Given that their name is taken from the title of a book written in 1935 about the demise of the Liberal party in the years 1910 to 1914, it is unsurprising to find that TSDOLE are extremely English in both sound and eccentricity. They don't communicate with their audience vocally, preferring to use signs, and members of the band often switch instruments during a performance. Interesting, yes. Done in bid to deter from the fact that the music isn't quite up to scratch? Quite likely.
As an example.
"Don't you listen to a word that we say / The wind doesn't matter in the month of May / You said that I'm with social decay / Thanks but I think I'll go my own way." - Modern Folk Song
Likelihood of a trip to the Grammys
Pretty slim. These guys are much more likely to be nominees, not winners, and at more obscure awards rather than the celebratory events of the mainstream music calendar.
What the others say
"It's an odd affair, hideously overwrought and a bit shambolic, but in its own inimitable way, rather grand." - The Manchester Evening News
So is it any good?
Imagine if Coldplay, Arcade Fire, Clap Hands Say Yeah and U2 were thrown in a blender, whisked around violently for three minutes, and then their bloody remains were selotaped back together. That's roughly, metaphorically speaking, what has happened with TSDOLE.
They are grand, clunky, exuberant and most of all they are English. Comparisons with Arcade Fire are understandable, but perhaps not altogether justifiable. Album opener Modern Folk Song is rather beautiful and with its military drumming and harmonious singing is arguably the best of the eight tracks. Oh Solitude is catchy and upbeat, while A Day Another Day soars with its passion and intensity.

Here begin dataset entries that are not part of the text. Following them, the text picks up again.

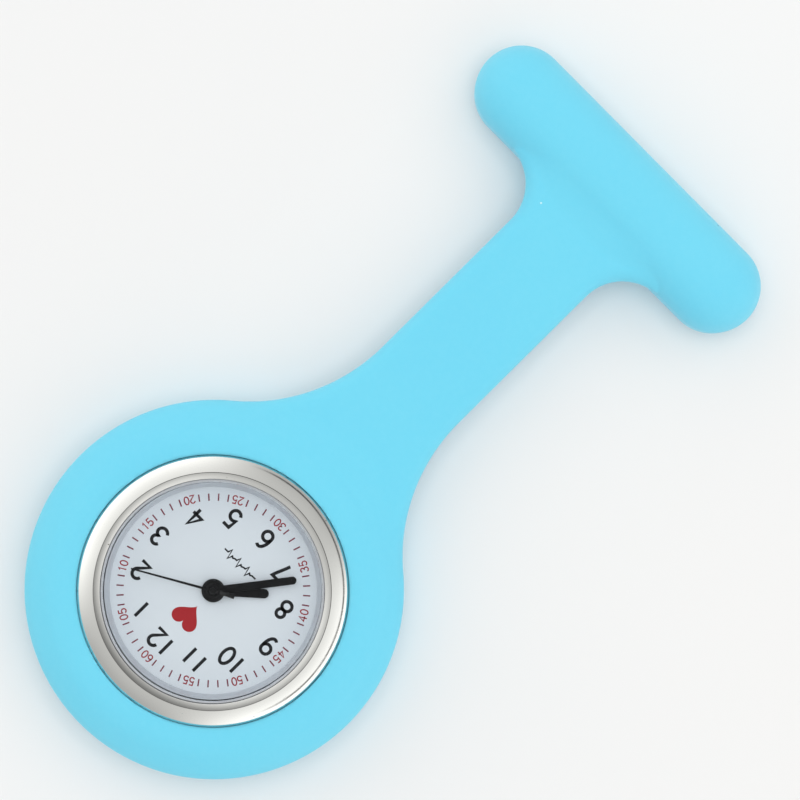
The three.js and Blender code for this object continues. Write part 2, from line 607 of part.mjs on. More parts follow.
const LEVER_BOTTOM = 3.85;
const LEVER_TOP = 4.15;
const settingLever = plate(
  [[7.45, 0.25], [7.75, 0.25], [7.75, 1.4], [7.2, 3], [6.2, 3], [6.2, 2], [7.2, 1.4], [7.45, 1.2]],
  LEVER_BOTTOM, LEVER_TOP,
);
const yoke = plate(
  [[4.95, 0.65], [5.2, 0.65], [5.4, 2.4], [5.4, 3.4], [4.5, 3.4], [4.5, 2.4], [4.95, 1.6]], LEVER_BOTTOM, LEVER_TOP,
);

const settingWheel = join(plate(gearOutline(SETTING_WHEEL), 5.15, 5.3), disc(0.1, 4.6, 5.2, PIVOT_SEGMENTS));

add(insert, "clutch_wheel", "steel", clutchWheel());
add(insert, "setting_lever", "steel", settingLever);
add(insert, "yoke", "steel", yoke);
add(insert, "setting_wheel", "brass", settingWheel, SETTING_AXIS);

// ---- Movement: going train and motion work ------------------------------------------------------------

const ARBOR_BOTTOM = BRIDGE_TOP + 0.05;
const ARBOR_TOP = PLATE_BOTTOM - 0.05;

// A wheel on an arbor, with the pinion that shares it. Heights are [bottom, top].
function wheelSet(wheel, wheelHeights, pinion, pinionHeights) {
  const parts = [arbor(0.16, ARBOR_BOTTOM, ARBOR_TOP, BRIDGE_BOTTOM + 0.1, PLATE_BOTTOM + 0.3)];
  if (wheel) parts.push(plate(gearOutline(wheel), ...wheelHeights));
  parts.push(plate(gearOutline(pinion), ...pinionHeights));
  return join(...parts);
}

const rotor = join(
  wheelSet(null, null, ROTOR_PINION, [3.3, 3.7]),
  disc(0.75, 3.68, 4.2),
);

// The fourth wheel's arbor runs up through the cannon pinion and carries the seconds hand.
function fourthWheel() {
  const profile = [
    [0, BRIDGE_BOTTOM + 0.1], [0.08, BRIDGE_BOTTOM + 0.1], [0.08, ARBOR_BOTTOM], [SECONDS_ARBOR_RADIUS, ARBOR_BOTTOM],
    [SECONDS_ARBOR_RADIUS, 7.5], [0, 7.5],
  ];
  const spindle = turned(profile, PIVOT_SEGMENTS);
  return join(spindle, plate(gearOutline(FOURTH_WHEEL), 2.95, 3.1), plate(gearOutline(FOURTH_PINION), 3.05, 3.5));
}

// The centre wheel, and the cannon pinion that is friction-fitted to it and carries the minute hand.
const centreWheel = plate(gearOutline(CENTRE_WHEEL), 3.7, 3.85, [circle(CENTRE, 0.3)]);

function cannonPinion() {
  const body = turned([[0.26, 3.9], [CANNON_RADIUS, 3.9], [CANNON_RADIUS, 7.12], [0.26, 7.12]], 12);
  const teeth = plate(gearOutline(CANNON_PINION), 5.15, 5.4, [circle(CENTRE, 0.35)]);
  return join(body, teeth);
}

const minuteWheel = join(
  plate(gearOutline(MINUTE_WHEEL), 5.2, 5.35),
  plate(gearOutline(MINUTE_PINION), 5.3, 5.75),
  disc(0.1, 4.5, 5.25, PIVOT_SEGMENTS),
);

function hourWheel() {
  const pipe = turned([[0.6, 5.5], [HOUR_PIPE_RADIUS, 5.5], [HOUR_PIPE_RADIUS, 6.76], [0.6, 6.76]], 12);
  return join(pipe, plate(gearOutline(HOUR_WHEEL), 5.5, 5.65, [circle(CENTRE, 0.7, 12)]));
}

add(insert, "rotor", "magnet", rotor, ROTOR_AXIS);
add(insert, "fifth_wheel", "brass", wheelSet(FIFTH_WHEEL, [3.45, 3.6], FIFTH_PINION, [2.9, 3.2]), FIFTH_AXIS);
add(insert, "fourth_wheel", "brass", fourthWheel());
add(insert, "third_wheel", "brass", wheelSet(THIRD_WHEEL, [3.25, 3.4], THIRD_PINION, [3.45, 3.95]), THIRD_AXIS);
add(insert, "centre_wheel", "brass", centreWheel);
add(insert, "cannon_pinion", "brass", cannonPinion());
add(insert, "minute_wheel", "brass", minuteWheel, MINUTE_AXIS);
add(insert, "hour_wheel", "brass", hourWheel());

export default watch;
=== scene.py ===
"""Silicone fob watch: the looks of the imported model, in its own frame.

Shapes are worked out in millimetres and scaled to metres as each mesh is made. The watch is laid out as
its dial reads, with twelve o'clock towards +Y, and is then turned half round, to hang upside down.
"""
import json
from math import atan2, cos, degrees, pi, radians, sin, sqrt, tan, tau

import bmesh
import bpy
import numpy as np
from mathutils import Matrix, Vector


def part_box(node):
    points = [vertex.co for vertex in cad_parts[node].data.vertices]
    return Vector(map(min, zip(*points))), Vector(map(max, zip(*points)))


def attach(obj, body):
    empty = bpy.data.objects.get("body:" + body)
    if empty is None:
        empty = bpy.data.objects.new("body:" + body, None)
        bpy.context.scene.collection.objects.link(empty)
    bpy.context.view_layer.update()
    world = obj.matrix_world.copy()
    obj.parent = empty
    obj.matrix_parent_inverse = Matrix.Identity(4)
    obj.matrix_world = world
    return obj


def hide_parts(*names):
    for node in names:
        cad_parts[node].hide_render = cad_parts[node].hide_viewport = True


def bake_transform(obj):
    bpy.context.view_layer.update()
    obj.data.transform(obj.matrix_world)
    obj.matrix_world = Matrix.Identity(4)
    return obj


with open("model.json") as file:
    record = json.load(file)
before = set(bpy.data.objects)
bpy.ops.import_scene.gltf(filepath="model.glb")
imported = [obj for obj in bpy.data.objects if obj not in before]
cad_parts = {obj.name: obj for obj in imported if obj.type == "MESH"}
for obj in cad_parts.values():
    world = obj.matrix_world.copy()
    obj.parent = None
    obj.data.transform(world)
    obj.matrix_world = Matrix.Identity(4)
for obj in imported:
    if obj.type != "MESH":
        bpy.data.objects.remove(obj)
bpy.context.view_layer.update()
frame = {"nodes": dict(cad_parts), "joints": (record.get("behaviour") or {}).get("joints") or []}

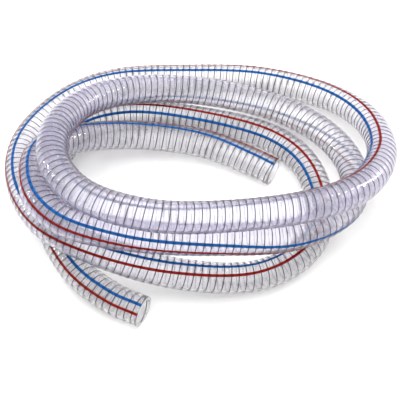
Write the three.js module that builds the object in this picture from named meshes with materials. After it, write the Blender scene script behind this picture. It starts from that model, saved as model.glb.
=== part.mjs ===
// Clear hose with a steel wire spiral in its wall, lying in a loose coil of about three and a half turns.
// Millimetres, +Z up, floor at z = 0, X along the longer side of the coil.
import * as THREE from 'three';

// Driving dimensions
const HOSE_OD = 48;        // outside diameter
const WALL = 5;            // thickness of the wall, which leaves a bore of 38
const SECTION_SIDES = 12;  // sides of the round section
const STEPS_PER_SPAN = 2;  // lengths of wall between two listed points

// The centre line from the cut end at the front to the cut end in the middle: x, y and height of the
// hose's centre, each as a ratio of the outside diameter. 0.50 is a run that lies on the floor.
const ROUTE_RATIO = [
  [-1.71, -4.91, 0.50], [-2.69, -4.43, 0.50], [-3.88, -3.42, 0.50], [-4.85, -1.55, 0.50],
  [-4.96, 0.87, 0.50], [-4.13, 2.36, 0.50], [-2.53, 3.02, 0.50], [-0.02, 2.81, 0.50],
  [2.57, 1.93, 0.50], [3.66, 0.72, 0.50], [3.98, -1.31, 0.50], [3.28, -2.78, 0.51],
  [1.81, -3.66, 0.56], [-0.82, -3.78, 0.93], [-3.38, -3.20, 1.47], [-4.95, -2.19, 1.50],
  [-5.90, -0.27, 1.20], [-5.87, 1.63, 0.93], [-4.70, 3.44, 0.80], [-3.13, 4.44, 0.67],
  [-0.29, 4.83, 0.52], [2.32, 4.69, 0.53], [4.63, 3.74, 0.69], [5.75, 2.36, 1.10],
  [6.01, 0.44, 1.70], [5.24, -1.29, 2.29], [3.75, -2.36, 2.67], [0.98, -3.03, 2.92],
  [-1.53, -3.27, 3.32], [-3.47, -2.62, 3.46], [-4.43, -1.30, 3.32], [-4.52, 0.49, 2.86],
  [-3.66, 2.27, 2.17], [-2.02, 3.25, 1.63], [0.48, 3.51, 1.17], [2.98, 2.95, 0.83],
  [4.56, 1.55, 0.90], [5.12, -0.16, 1.13], [4.67, -1.63, 1.38], [3.04, -2.78, 1.60],
  [0.62, -3.20, 1.89], [-2.20, -3.34, 2.37], [-4.09, -2.92, 2.55], [-4.98, -1.95, 2.51],
  [-5.18, -0.13, 2.15], [-4.47, 0.95, 1.61], [-2.38, 1.74, 0.97], [0.08, 1.62, 0.67],
  [1.79, 0.91, 0.54], [2.53, 0.50, 0.50],
];

// The listed points are closer together where the hose bends more, so the wall's rings are spread evenly
// between them rather than evenly along the length.
class HosePath extends THREE.CatmullRomCurve3 {
  getPointAt(u, target) { return this.getPoint(u, target); }
  getTangentAt(u, target) { return this.getTangent(u, target); }
}
const listed = ROUTE_RATIO.map(([x, y, level]) => new THREE.Vector3(x, y, level).multiplyScalar(HOSE_OD));
const path = new HosePath(listed);

function ring(Kind, diameter) {
  const outline = new Kind();
  for (let i = 0; i < SECTION_SIDES; i++) {
    const a = (2 * Math.PI * i) / SECTION_SIDES;
    const x = (diameter / 2) * Math.cos(a);
    const y = (diameter / 2) * Math.sin(a);
    if (i === 0) outline.moveTo(x, y);
    else outline.lineTo(x, y);
  }
  outline.closePath();
  return outline;
}

const section = ring(THREE.Shape, HOSE_OD);
section.holes.push(ring(THREE.Path, HOSE_OD - 2 * WALL));

const wall = new THREE.Mesh(
  new THREE.ExtrudeGeometry(section, {
    steps: STEPS_PER_SPAN * (ROUTE_RATIO.length - 1),
    curveSegments: 1,
    extrudePath: path,
  }),
  new THREE.MeshStandardMaterial({ name: 'clear_pvc', color: 0xd9d8e8, roughness: 0.15, metalness: 0 }),
);
wall.name = 'hose_wall';

const group = new THREE.Group();
group.name = 'steel_wire_spiral_hose';
group.add(wall);

export default group;
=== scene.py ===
# Clear hose with a steel wire spiral and two tracer lines in its wall, in a loose coil on a pale
# floor. Lengths are in metres.
import math

import bmesh
import bpy
import numpy as np
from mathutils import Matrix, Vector


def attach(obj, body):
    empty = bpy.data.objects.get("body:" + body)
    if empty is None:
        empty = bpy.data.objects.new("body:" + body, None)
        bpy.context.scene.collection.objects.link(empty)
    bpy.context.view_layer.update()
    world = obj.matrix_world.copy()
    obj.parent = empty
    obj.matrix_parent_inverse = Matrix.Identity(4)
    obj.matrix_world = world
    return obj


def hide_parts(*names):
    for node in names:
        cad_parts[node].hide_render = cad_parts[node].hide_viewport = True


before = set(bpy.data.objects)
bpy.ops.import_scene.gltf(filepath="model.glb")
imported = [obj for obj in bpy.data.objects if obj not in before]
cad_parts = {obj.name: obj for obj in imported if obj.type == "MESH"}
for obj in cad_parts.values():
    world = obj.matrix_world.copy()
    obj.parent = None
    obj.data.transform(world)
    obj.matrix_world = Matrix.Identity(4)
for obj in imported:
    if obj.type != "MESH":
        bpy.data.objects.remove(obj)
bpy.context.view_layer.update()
scene = bpy.context.scene

# The hose, as in the model's source
OD = 0.048
BORE = 0.038

# What only the visible pieces have
PITCH = 0.0111  # from one turn of the wire to the next
WIRE = 0.0014  # the wire's thickness
WIRE_INSET = 0.0006  # how far inside each cut face the wire stops
RIB = 0.00030  # the wall stands this much above its mean radius over the wire, below it between
RED_WIDTH = 0.0044
BLUE_WIDTH = 0.0048
TRACER_INSET = 0.0004  # how far inside each cut face the tracers stop
TRACER_SUNK = -0.0005  # the tracers' underside, measured from the wall's surface
TRACER_PROUD = 0.00006  # the middle of their face
TRACER_BLUR = 0.075  # their angle is averaged over this length each way

# How finely the pieces are divided
SAMPLES_PER_POINT = 60
WALL_SIDES = 28
OUTER_RINGS_PER_TURN = 5
INNER_RINGS_PER_TURN = 2
WIRE_SIDES = 5
WIRE_STEPS_PER_TURN = 24
TRACER_STEPS_PER_TURN = 10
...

And then we get to An Old Fashioned War, and the package begins to unravel and tumble downhill. A plodding and frankly depressing song that leads into the equally unappealing Mozart On 33. Perhaps they are trying to be Radiohead circa 1997. Perhaps they didn't quite make it.
The military drumming resurfaces on I Saw Evil, but everything that is good here is all that is good on the first song, and is pleasant enough but nothing special. That clunky piano comes back too, on penultimate number God Damn Broke and Broken Hearted, which is overly dramatic and one that may become friends with the skip button on your CD player.
And so we come to the last song, the ridiculously long-titled Summer Gave us Sweets But Autumn Wrought Division. Thankfully the piano is gentler, but it's an instrumental song, and just feels like an intro that lasts an age and then splutters and dies before it gets to somewhere interesting.
This album will not present you with anything that will kick open the door to the living room of your heart, grab the comfy armchair in the corner and proclaim that it will never leave. You might find something that you can whistle while you're in the shower though.